In my 1989 novel Earth, I suggested just such a system, now rumored to be under development, in which any individual or corporation could purchase a pseudonym from a licensed outlet, such as a bank or perhaps even the Electronic Frontier Foundation. Multiple sites could be used, as with key escrow, in which no single cache holds the key to connecting a real person with the pseudonym. Once registered, this false name might be used for a wide variety of endeavors on the Internet, even some commercial transactions. For all normal purposes it would provide anonymity, since the bank or issuing authority would be prohibited, under threat of severe sanctions, from revealing any primary information about the original purchaser, except by court-ordered warrant or other due process of law. Only strong probable cause of criminality or a major civil judgment could force disclosure—and then under strict conditions and safeguards.
This scenario is closely related to the “trusted third party” approach to the escrow storage of encryption keys discussed in the last chapter. And again, competitive pressures would make commercial registration services fiercely defensive of their clients’ rights, since those with a reputation for tenacity would attract the most customers and do a profitable business selling pseudonyms. For their own prestige and self-interest, cache services would force the police and courts to follow every procedure to the letter.
The obvious benefit of pseudonymity is that these false identities are intrinsically limited. If used to commit crimes, they can be traced. If used to fling slander, the mask will not avail against rightful redress in civil courts. And yet, they would remain useful in many financial transactions, and they should protect any eccentric whose sole aim is to express unpopular opinions, or to associate with whomever he or she pleases without opprobrium.
Moreover, there would be a secondary benefit. Every pseudonym could come with a parity check, or tag, to let it be known that this name is a pseudonym.
Again, I know that my strong privacy friends will object. But look again at the legitimate users of assumed names that I listed above, and in the previous chapter. Would any of them be appreciably harmed by this admission? By having it be known that a person was participating behind a John or Jane Doe disguise? No more than any of the people who write to newspaper advice columnists, like Ann Landers, under assumed names. In fact, whole realms of the Internet already swarm with pseudonymical personae engaged in swapping opinions, confidences, and outrageous lies. Anyone entering such a domain should be forewarned that extravagance is its great resource, not necessarily truth. Anything gleaned in those areas should be taken with several cups of salt.
Meanwhile, other territories of cyberspace will copy the example of The Well, requiring that participants stand forth openly, wearing their own names. Even pseudonyms are insufficiently accountable in such territories.
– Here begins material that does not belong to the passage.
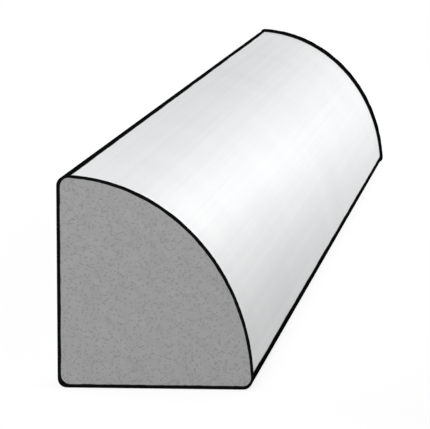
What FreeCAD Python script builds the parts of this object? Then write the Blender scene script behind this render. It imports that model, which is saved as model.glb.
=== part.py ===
# Quarter round moulding: one solid length of stock, in millimetres.
# It lies as it would against a wall: the flat floor face is down on z = 0, the flat wall face
# looks along -X, and the rounded show face looks up and along +X. The length runs along Y.
# The origin is the middle of the rectangle that the piece covers on the floor.
import FreeCAD, Part
import math
import os
from FreeCAD import Vector

# Driving sizes
wall_leg = 19.0  # height of the section up the wall, to the uneased tip
floor_leg = 17.5  # width of the section along the floor, to the uneased tip
stock_length = 203.2  # an eight inch cut, sawn square at both ends
arris_radius = 0.8  # easing of the three long arrises

BISECTIONS = 60  # halvings of a quarter turn, which is finer than any tolerance


def in_section(from_wall, from_floor):
    """A point of the near end's plane, given by its distances from the two flat faces."""
    return Vector(from_wall - floor_leg / 2, -stock_length / 2, from_floor)


def show_point(angle):
    """A point of the show face, a quarter ellipse centred on the square corner.
    The angle runs from 0 at the floor leg's tip to a right angle at the wall leg's tip."""
    return in_section(floor_leg * math.cos(angle), wall_leg * math.sin(angle))


def easing_centre(angle):
    """The centre of a circle of the arris radius that touches the show face from inside there,
    as its distances from the wall face and from the floor face."""
    normal_x = wall_leg * math.cos(angle)
    normal_z = floor_leg * math.sin(angle)
    share = arris_radius / math.hypot(normal_x, normal_z)
    from_wall = floor_leg * math.cos(angle) - share * normal_x
    from_floor = wall_leg * math.sin(angle) - share * normal_z
    return from_wall, from_floor


def touching_angle(face):
    """Where the easing meets the show face: its circle there also touches the flat face,
    which is 0 for the wall face and 1 for the floor face."""
    near, far = (math.pi / 2, 0.0) if face == 0 else (0.0, math.pi / 2)
    for _ in range(BISECTIONS):
        middle = (near + far) / 2
        if easing_centre(middle)[face] < arris_radius:
            near = middle
        else:
            far = middle
    return middle


def easing(centre, start, end):
    """The arc that eases an arris, from start to end on the side away from the centre's stock."""
    outward = (start + end) * 0.5 - centre
    return Part.Arc(start, centre + outward.normalize() * arris_radius, end).toShape()


def show_curve(start, end):
    """The part of the quarter ellipse between two of its points."""
    corner, floor_tip, wall_tip = in_section(0, 0), show_point(0), show_point(math.pi / 2)
    if wall_leg >= floor_leg:
        ellipse = Part.Ellipse(wall_tip, floor_tip, corner)
    else:
        ellipse = Part.Ellipse(floor_tip, wall_tip, corner)
    first, last = ellipse.parameter(start), ellipse.parameter(end)
    if (last - first) % (2 * math.pi) > math.pi:
        first, last = last, first
    return Part.ArcOfEllipse(ellipse, first, last).toShape()


def section():
    """The near end of the stock: two flat legs, the show curve and three eased arrises."""
    floor_angle, wall_angle = touching_angle(1), touching_angle(0)
    floor_centre = easing_centre(floor_angle)
    wall_centre = easing_centre(wall_angle)
    floor_start, floor_end = in_section(arris_radius, 0), in_section(floor_centre[0], 0)
    wall_start, wall_end = in_section(0, wall_centre[1]), in_section(0, arris_radius)
    edges = [
        Part.makeLine(floor_start, floor_end),
        easing(in_section(*floor_centre), floor_end, show_point(floor_angle)),
        show_curve(show_point(floor_angle), show_point(wall_angle)),
        easing(in_section(*wall_centre), show_point(wall_angle), wall_start),
        Part.makeLine(wall_start, wall_end),
        easing(in_section(arris_radius, arris_radius), wall_end, floor_start),
    ]
    return Part.Face(Part.Wire(edges))


os.makedirs("parts", exist_ok=True)
quarter_round = section().extrude(Vector(0, stock_length, 0))
quarter_round.exportStep("parts/quarter_round.step")
print("volume", round(quarter_round.Volume, 1), "mm3, valid", quarter_round.isValid())
print("bounds", quarter_round.BoundBox)
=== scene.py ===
import bpy
import math
from mathutils import Matrix, Vector


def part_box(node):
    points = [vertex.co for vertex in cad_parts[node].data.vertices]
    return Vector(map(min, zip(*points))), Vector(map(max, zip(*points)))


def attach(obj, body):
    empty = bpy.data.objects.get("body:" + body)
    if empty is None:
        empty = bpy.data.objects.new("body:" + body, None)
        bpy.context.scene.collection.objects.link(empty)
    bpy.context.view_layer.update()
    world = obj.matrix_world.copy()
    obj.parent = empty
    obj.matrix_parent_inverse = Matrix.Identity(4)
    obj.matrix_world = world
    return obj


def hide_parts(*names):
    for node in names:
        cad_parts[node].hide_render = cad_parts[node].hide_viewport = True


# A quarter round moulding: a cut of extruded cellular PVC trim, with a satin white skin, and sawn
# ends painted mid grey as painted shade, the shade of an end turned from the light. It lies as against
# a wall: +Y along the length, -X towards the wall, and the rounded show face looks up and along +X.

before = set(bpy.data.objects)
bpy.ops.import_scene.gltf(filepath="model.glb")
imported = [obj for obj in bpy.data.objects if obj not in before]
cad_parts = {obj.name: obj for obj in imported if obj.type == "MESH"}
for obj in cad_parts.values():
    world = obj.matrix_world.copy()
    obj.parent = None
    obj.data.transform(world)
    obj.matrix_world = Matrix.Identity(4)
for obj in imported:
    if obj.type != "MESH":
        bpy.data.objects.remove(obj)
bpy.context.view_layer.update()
mm = 0.001

print("stage 1: the packed stock is loaded")


def linearColour(hexText):  # "#rrggbb" as sRGB, made linear
    shares = [int(hexText[i:i + 2], 16) / 255 for i in (1, 3, 5)]
    linear = [s / 12.92 if s <= 0.04045 else ((s + 0.055) / 1.055) ** 2.4 for s in shares]
    return (*linear, 1.0)


def addNode(tree, kind, inputs=(), **settings):  # a node with its settings, values and links
    node = tree.nodes.new(kind)
    for name, value in settings.items():
        setattr(node, name, value)
    for name, value in inputs.items() if isinstance(inputs, dict) else enumerate(inputs):
        if isinstance(value, bpy.types.NodeSocket):
            tree.links.new(value, node.inputs[name])
        else:
            node.inputs[name].default_value = value
    return node.outputs[0] if node.outputs else None


# Camera: in front of the near end, a little to the right and above, looking along the stock
viewpoint = {
    "place": (38.64, -434.77, 53.11),  # mm
    "azimuth": 5.692,  # degrees to the right of the near end's square view
    "elevation": 6.381,
    "roll": -0.188,
    "lens": 318.7,  # mm, on the usual 36 mm sensor
    "clipStart": 0.01,  # m
}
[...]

With all anonymity disallowed, the virtues of civility and credibility come to the fore.
In such “adult” venues, there is less extravagant bombast or posturing, and higher reliance on the veracity of what other people tell you.
In other words, while there should be sanctuaries on the Net for unrestrained and even outrageous speech, there must also be realms for grownups, where the unit of exchange is fact or supported argument, backed by reputation, not rumor or innuendo. Anyone attempting to enter under a pseudonym would be told, politely, that this is a territory ruled by light. No “tagged” personae are allowed inside.
There is another, even more controversial, way in which some transparency radicals would consider limiting pseudonymity, that is by setting time limits. Each pseudonym would come with an expiration date—perhaps five, ten, or twenty years. After that period elapsed, the link between a mask and its owner’s true identity would be released. Why add this measure? To retain some residual coupling between a person’s deeds and the consequences of those actions, even if they were legal at the time. In this way, we would model real life, in which cruel gossips can eventually be forced to own up to the hurtful things they said. There has always been a connection between our actions, the effects they have on others, and the repercussions that occur later, when we reap what we have sown.
There is precedent for this in the laws granting U.S. government agencies authority to maintain secrets. These already operate under time limits, which have been reduced in recent years. After expiration, only the most severe threats to national security are supposed to justify continued concealment of facts. Again, government must be held to a much higher standard, but might the same overall principle apply, especially to other potentially dangerous centers of power?